I realize many of you are at different places in your lives, so I send this Christmas prayer, inspired by Psalms 8,16, 18, 37 and 62 from The Passion Translation...
One of the essential paradoxes of Advent: that while we wait for God, we are with God all along, that while we need to be reassured of God's arrival of our homecoming, we are already at home. While we wait we have to have trust, to have faith, but it is God's grace that gives us that faith. As with all spiritual knowledge, two things are true, and equally true at once. The mind can't grasp paradox; it is the knowledge of the soul.~Michelle Blake
Last year as I sat on the cusp of 2019, I wrote that it seemed as if I'd arrived in new territory, a geography with landscapes to explore. Pathways to follow. Now as the year winds to a close, I sit in contemplation, waiting for Christmas, reviewing the past year, looking toward the one yet to unfold. I suppose what has surprised me, but shouldn't, is the coexistence of shadow and light in the land I've traversed.

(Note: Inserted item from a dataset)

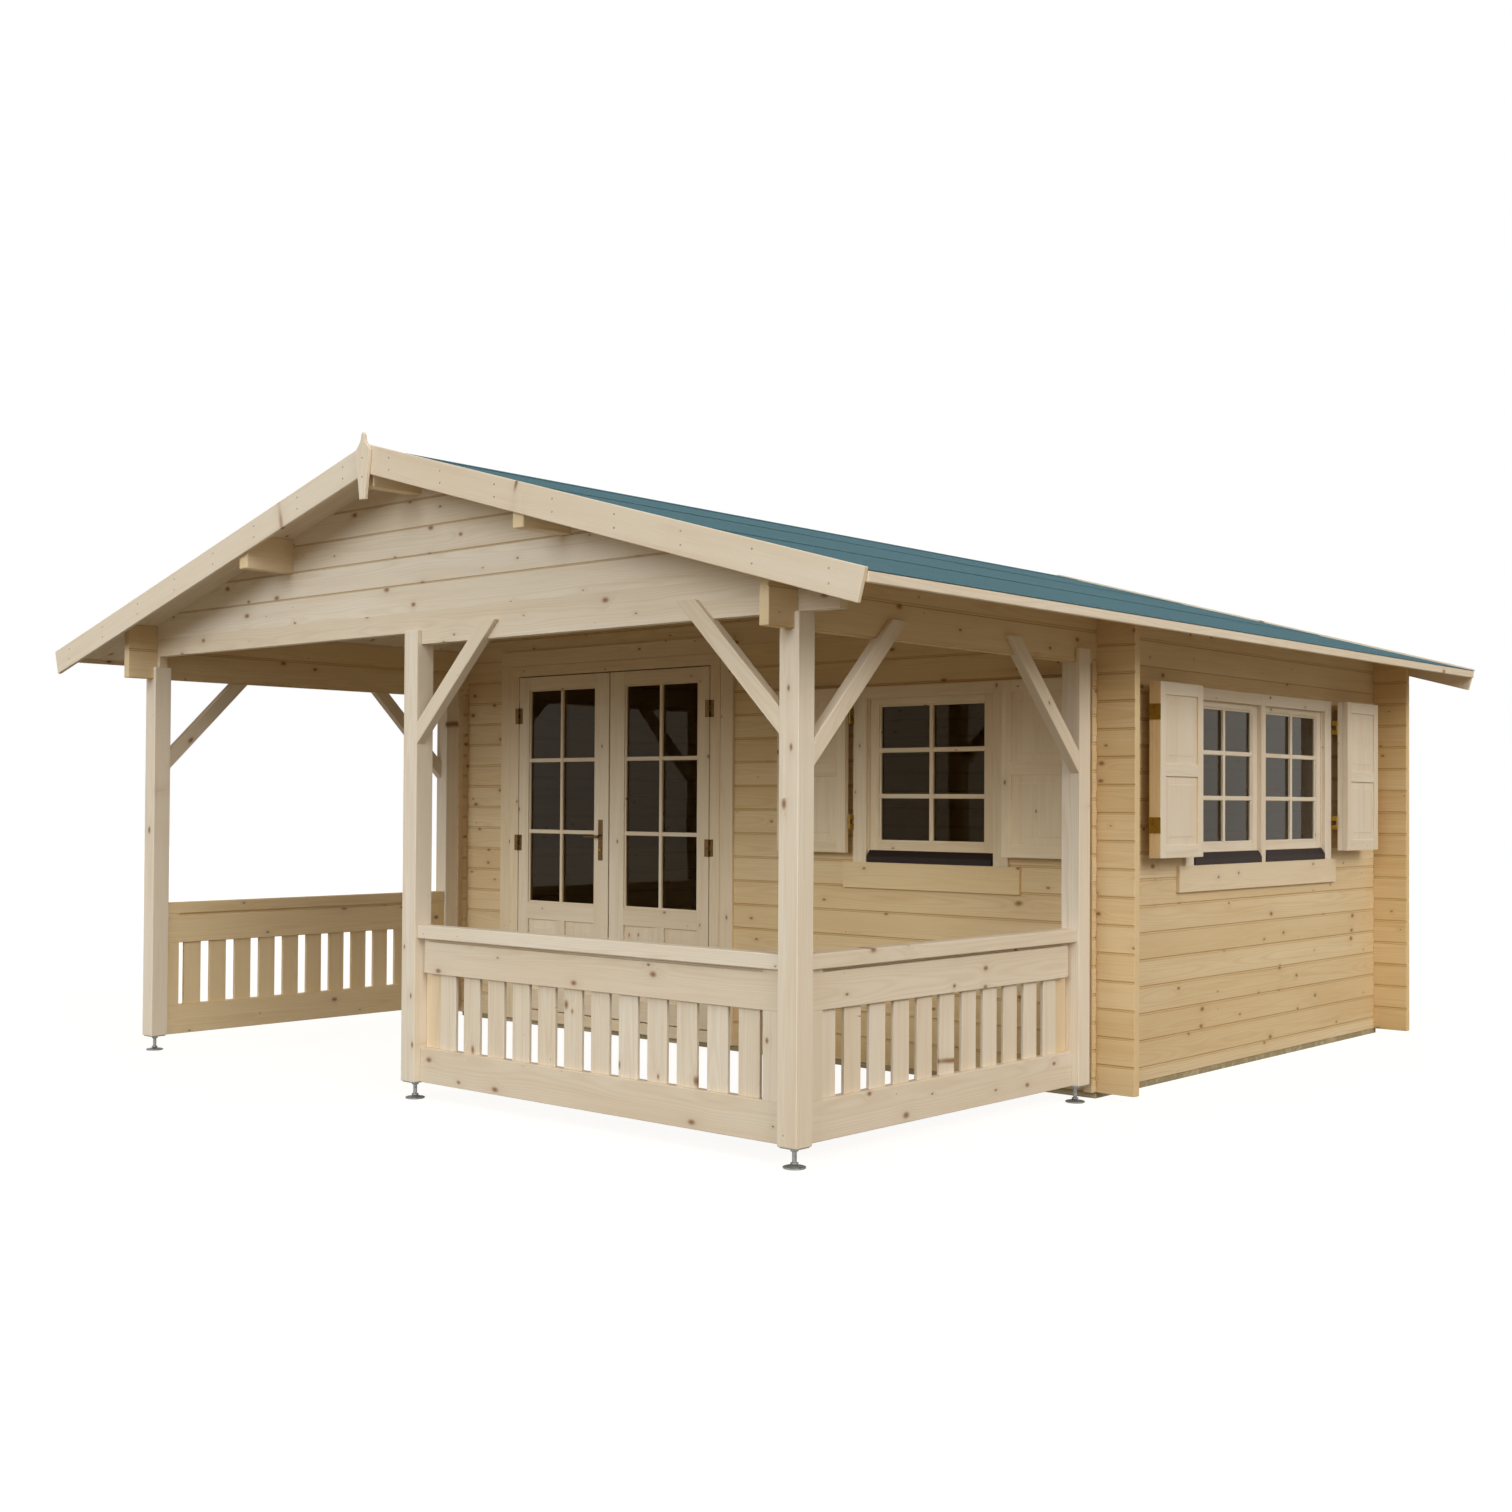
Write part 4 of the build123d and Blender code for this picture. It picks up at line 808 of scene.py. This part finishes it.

Others journeying with me have inspired endurance in the long stretches of desert. I think of my two sisters, one experiencing the sudden death of her husband, the other's husband suffering loss of health. With tear-stained faces, they have looked to the future, believing that God is the restorer of souls. Their faith has been that light. My two daughters lost their father. Gone in an instant. Their tear-streaked faces look forward as well. They mourn and have hope simultaneously. Their strength undergirds my own faith. More light in the shadows. Others I've met on the trail, saw their dreams unravel and decided to believe that God had not abandoned them. Artist friends continued to create, even with no tangible rewards, content to be remain hidden. Alone and together. Joy and sadness. Hard and soft. Laughter and tears. Opposites co-mingling. Inevitable paradox, this side of eternity.